『信頼の構造: こころと社会の進化ゲーム』を読んでみたよ

今回は『信頼の構造: こころと社会の進化ゲーム』を読んでみたんだ。この本にたどり着いた経緯は、Wikipediaで「信頼」を調べたら、引用がすべてこの本だったんだ。しかも、Wikiに図が載っているんだけど、Wikiの本文ではまったく理解できなかったんだよ(^_^;)そんなわけで、本書を読んでみようと思ったんだ。
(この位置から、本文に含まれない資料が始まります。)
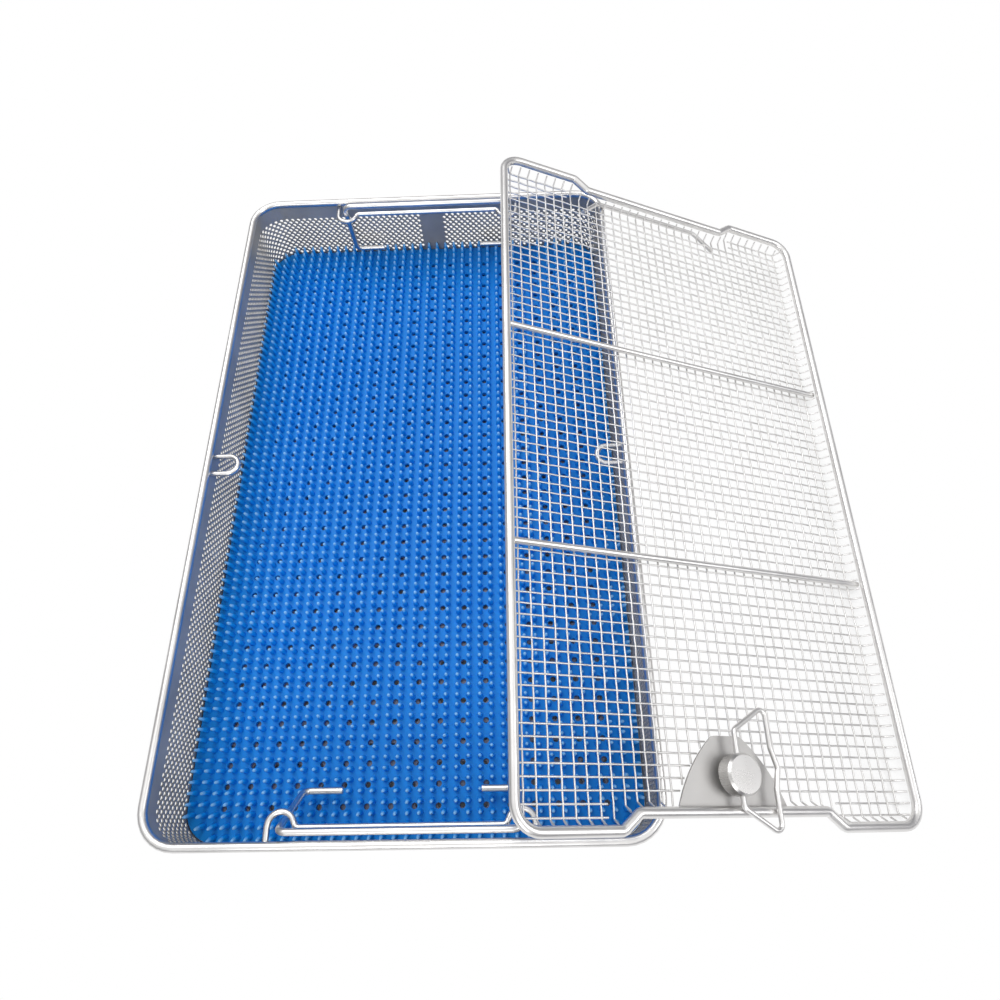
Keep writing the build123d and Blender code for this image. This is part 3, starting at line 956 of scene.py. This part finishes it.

本書を執筆されている山岸 俊男さんなんだけど、なんと2004年に紫綬褒章を受勲されているんだ。ちょっとWikiで調べたんだけど、理由までは分からなかったんだ。おそらく、信頼の研究で社会貢献をされたんだと思うんだ。

内容は「集団主義社会は安心を生み出すが信頼を破壊する」というテーマにしたがって話が進んでいくんだよ。まず、信頼の定義から始まり、テーマに対する理論展開、各理論に対する実験とその結果、そして結論って感じなんだ。文中に難しい言葉がたくさん出てくるんだけど、その度に例をあげて丁寧に説明が載っているので、とても勉強になるし好感が持てる本になっているんだ。

従業員満足度向上活動をしていると「信頼関係の構築」ってキーワードがいたるところに出てくるんだよ。でも、「信頼って何?」って考えると「~な感じ」ってなって(僕自身を含めて)明確な答えが得られないんだ。個人心理学観点(幸せになる勇気)では「信頼とは他者を信じるにあたって、一切の条件を付けないこと」って定義されていたけど…。社会心理学観点だと、「相手の人格や相手が自分に対してもつ感情についての評価」のなかの「情報依存的信頼でない他者一般に対する信頼」って定義しているんだ。

…なんだか難しいこと言っているけど…個人心理学で言っている「他者信頼」は、社会心理学で言う「信頼」の中でも「情報によらない信頼」ってことが分かったんだ。

ただ…本書の残念なところは、この「他者信頼」を高める原因について結論には至れてないんだよ。それでも、社会的知性にヒントがあるところまでは載ってるんだよ。そういう意味で、たまにある本のように意図的に隠しているって事じゃなくって、まだ結論に至れてないようなんだ。これからも研究し続けるそうなので、今後の出版に注目していきたいんだ。